Eryk Rocha's Sunday Ball is a celebration of soccer played with passion by the poor people of Brazil who stage their own more humble rival World Cup every year with playoffs among fourteen teams from Rio's favelas named after the big international professional squads. This film is not a conventional documentary. You get a strong visual and auditory experience, but you won't come away with many specifics. Campo de Jogo ("Playing Field," the film's original Portuguese name) is done in an observational style similar to the work coming out of or inspired by the Harvard Sensory Ethnography Lab directed by Lucien Castaing-Taylor.

The result is a treat to the senses, but not a conventional film where the local conditions are described or the progress of a game studiously followed. We get up close, very close, particularly with coaches' pep talks ("today the sun will be cold for you"), the teams' dedicatory chant of the Lords Prayer and two Hail Marys, fights with referees, and penalty shots. And we get a good look at young male spectators who almost become a part of the game, and we get up close to fans of all ages and both sexes.

The game's the thing, and the roar and movement and excitement of the crowd who are one with it. But coverage is more impressionistic than literal. Though they focus mainly on the championship between Geração (from the Matriz favela) vs. Juventude (from the Sampaio favela), Rocha and his editor Renato Vallone present the film as the flow of a day on the field, but don't restrict themselves to one game. With a team of cameramen collaborating for the razor-sharp and glowing, precisely colored images of spectators and games, they splice other games in, and interrupt them impulsively with sudden passages from Puccini or Wagner. Weissberg suggests in his Rio Variety review that the way the game's "balletic energy" is captured is analogous to "cadenzas." Maybe the filmmakers see the game's surges of energy as arias -- alternating with slow periods, since the main game is kept no-score most way by cagey Geração 's holding patterns . There's also music from Hector Villa-Lobos, and the final credits are enlivened by the elegant, precise rhythms of Jorge Amorim.

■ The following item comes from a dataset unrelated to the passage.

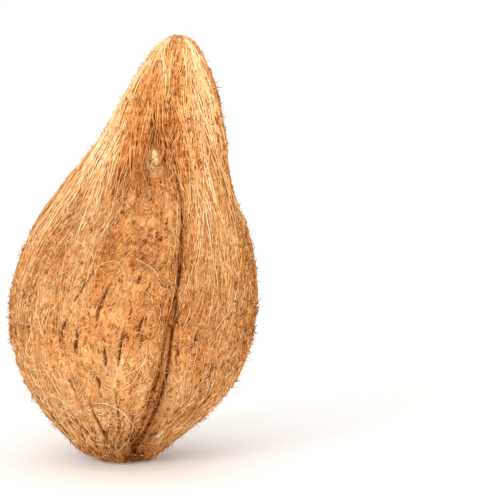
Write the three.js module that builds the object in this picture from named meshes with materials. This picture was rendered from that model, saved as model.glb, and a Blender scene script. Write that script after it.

Eryk Rocha is the son of the late Gabriel Rocha, founder of social activist school of Cinema Novo and one of Brazil's great directors. This is an exquisite film, and his father's idealism is present in the focus on the sport of the poor. The quality of the images is astonishing, the light and colors tuned exactly right. But this is a little bit different from going through Montana mountains with a herd of sheep or getting a fish-eye view of a New England boat (Castaing-Taylor's Sweetgrass and Leviathan) or from wandering around a crowded Chinese park on a holiday (Harvard filmers Cohn and Sniadecki's People's Park). Those are more obviously exotic experiences, and it's no coincidence that the GoPro fish-eye view one is the most powerful. Watching a soccer match is something we've nearly all done, and this version of one, beautiful though it may be as an art piece, tends to best mimic what it's like to watch a sport without understanding it, i.e., the viewpoint of a small child (if any exist in Brazil so small they don't know their soccer) or the most disinterested of wives. It seems odd to use the Harvard Ethnography Lab approach to such a highly structured and meaning-drenched event as a soccer championship, and the event, seen this way, seems, however beautiful and passionate, to be warring with itself. At times if feels as if it has been drained of usual meanings more than it's been endowed with new unexpected ones. More appropriate: a week in the locker room.

Sunday Ball/Campo de Jogo,, 71 mins., debuted at Rio, Dec. 2014, also showing at MoMA Feb. 2015. Screened for this review as part of the San Francisco International Film Festival. See SFIFF schedule. US theatrical release Cinema Village 11 Dec. 2015.